There are numerous examples of parents' strategy of controlling children by either mocking them or making them feel ashamed. I will here quote one excerpt from a recent book; in this passage, a Shanghai girl ('Stella') describes how her parents push her to find a boyfriend:
Parents want to get involved in your relationship as much as they can. When you date they want to know, where did you go and what did you do? They want details about how the relationship is going and they try to offer you advice. Girls especially value what their parents think of their boyfriends, and if they do not approve the girl may not be happy. I don't have a boyfriend now and my parents are going crazy, so they're telling me everyday, 'You're almost 24, you should be going out to find a boyfriend. Your career is secondary to your marriage.' They think I should prioritize my goals in life and make finding a boyfriend my first priority.
It's annoying for me to hear them talk like that because I want to get a degree. Their intentions are good, but they're based on their own judgement and experience and they are trying to force their ideas on me and prove my own ideas are wrong. I try not to discuss this issue with them.

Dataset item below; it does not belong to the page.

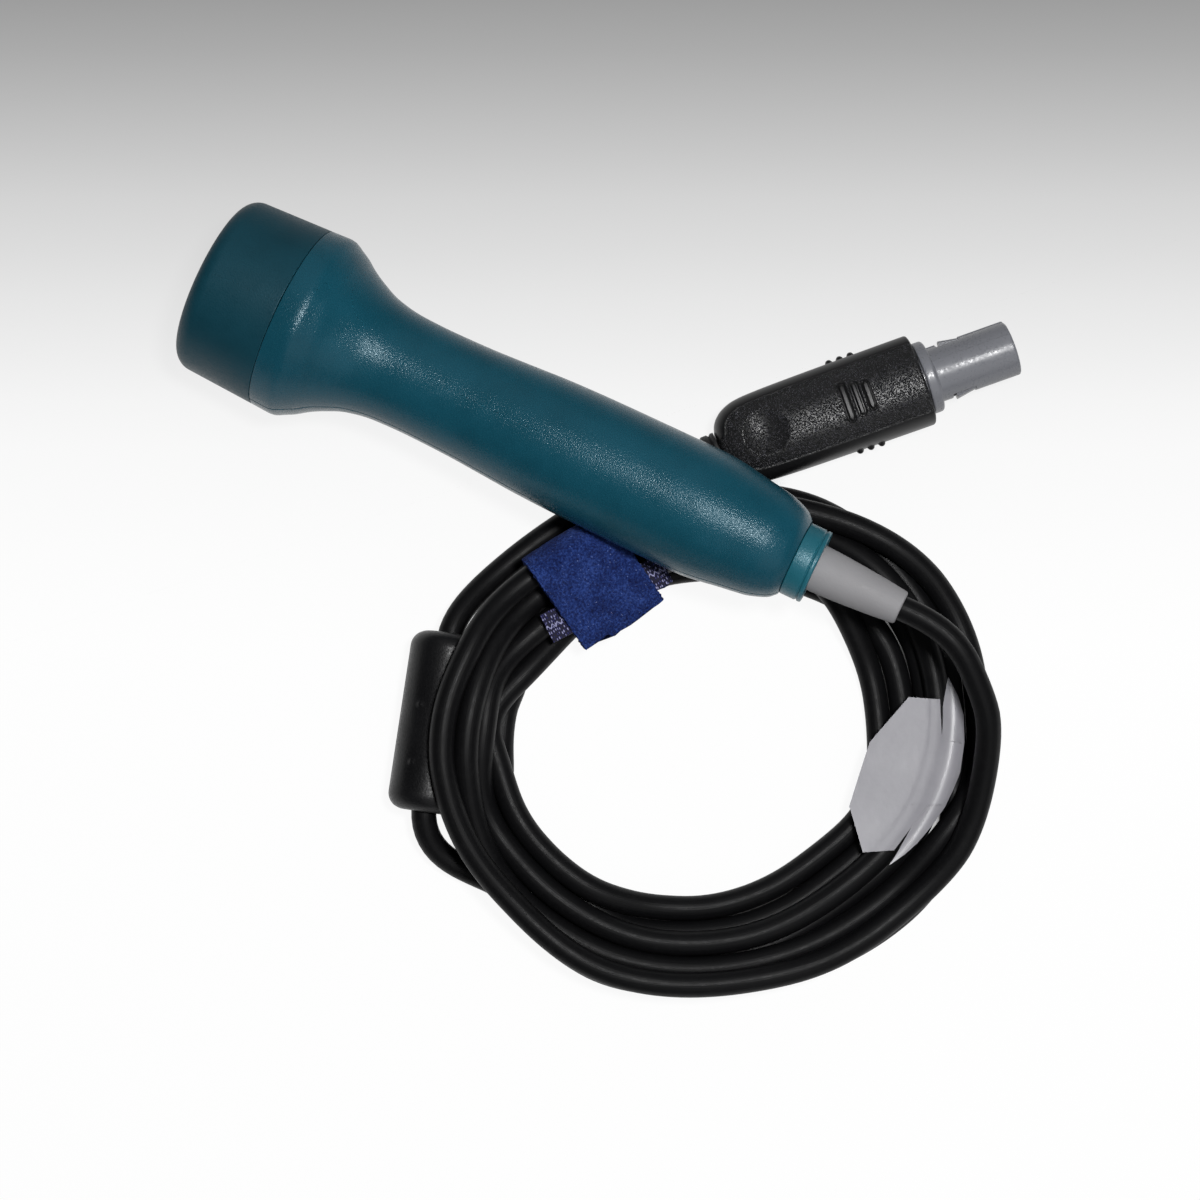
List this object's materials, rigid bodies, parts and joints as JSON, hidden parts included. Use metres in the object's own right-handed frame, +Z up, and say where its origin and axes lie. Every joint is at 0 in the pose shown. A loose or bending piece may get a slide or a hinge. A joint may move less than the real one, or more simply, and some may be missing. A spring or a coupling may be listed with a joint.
{
  "type": "fetal monitor transducer",
  "caption": "Hand-held fetal Doppler probe: round flared head on a waisted handle, with a coiled lead, ferrite bead, cloth tie and push-pull plug.",
  "frame": {"origin": "on the surface that the probe lies on, under the middle of the probe's own length from its acoustic face to the tip of its strain relief; the lead, its coil and its plug aren't counted", "axes": "+X along the probe from its acoustic face to its strain relief, +Z up from the surface, +Y to the side where the plug lies"},
  "size_m": [0.1713, 0.1427, 0.035],
  "materials": {
    "teal_head": "dark teal moulded plastic, satin with a fine grain",
    "teal_handle": "teal moulded plastic, satin with a fine grain",
    "teal_collar": "brighter teal moulded plastic, satin",
    "grey_soft": "soft light grey elastomer, matte",
    "grey_nose": "grey moulded plastic, satin",
    "black_plastic": "black moulded plastic with a coarse grain",
    "black_jacket": "black cable jacket, satin",
    "blue_cloth": "royal blue hook-and-loop cloth, brushed",
    "white_film": "white polyester film, semi-gloss",
    "black_rubber": "black soft moulding, matte",
    "ceramic": null,
    "white_plastic": "natural white plastic",
    "foam": null,
    "board_laminate": "green coated glass laminate",
    "ferrite": null,
    "wire_insulation": "red wire insulation",
    "contact_metal": "gold-flashed brass"
  },
  "bodies": {
    "root": {"head_cap": "teal_head", "upper_shell": "teal_handle", "lower_shell": "teal_handle", "end_collar": "teal_collar", "strain_relief": "grey_soft", "face_seal": "black_rubber", "transmit_crystal": "ceramic", "receive_crystal": "ceramic", "crystal_holder": "white_plastic", "backing_foam": "foam", "circuit_board": "board_laminate", "amplifier_chip": "black_plastic", "wire_header": "white_plastic", "transmit_coil": "ferrite", "receive_coil": "ferrite", "transmit_lead": "black_jacket", "receive_lead": "black_jacket", "core_wire_1": "wire_insulation", "core_wire_2": "wire_insulation", "core_wire_3": "wire_insulation", "core_wire_4": "wire_insulation", "cable_tie": "white_plastic", "cable_probe_lead": "black_jacket", "cable_coil": "black_jacket", "cable_plug_lead": "black_jacket", "strap": "blue_cloth", "label_flag": "white_film", "bead_cover": "black_plastic", "ferrite_core": "ferrite", "plug_grip": "black_plastic", "plug_boot": "black_rubber", "plug_shell": "grey_nose", "contact_insert": "black_plastic", "contact_pin_1": "contact_metal", "contact_pin_2": "contact_metal", "contact_pin_3": "contact_metal", "contact_pin_4": "contact_metal", "contact_pin_5": "contact_metal", "contact_pin_6": "contact_metal"}
  },
  "joints": []
}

Still, it's much different than in the countryside, where the marriage is usually arranged and the girl only meets the boy once or twice before they get married (Burger 2012, pp. 35-36).
Conclusion
It was not my purpose to suggest that Asian families are any worse than Western families; I hope to have made clear enough that I believe happy or unhappy families depend on the individuals involved, and not whether they are Western or Asian. My point was simply to question the myth of the 'harmonious' Confucian family as opposed to a decadent Western family. While it is true that the Western institution of family has experienced a process of erosion, it would be too simplistic to view the Asian family as not problematic, and build on it an ideology that selectively chooses the aspects deemed positive and leaves out less pleasant ones.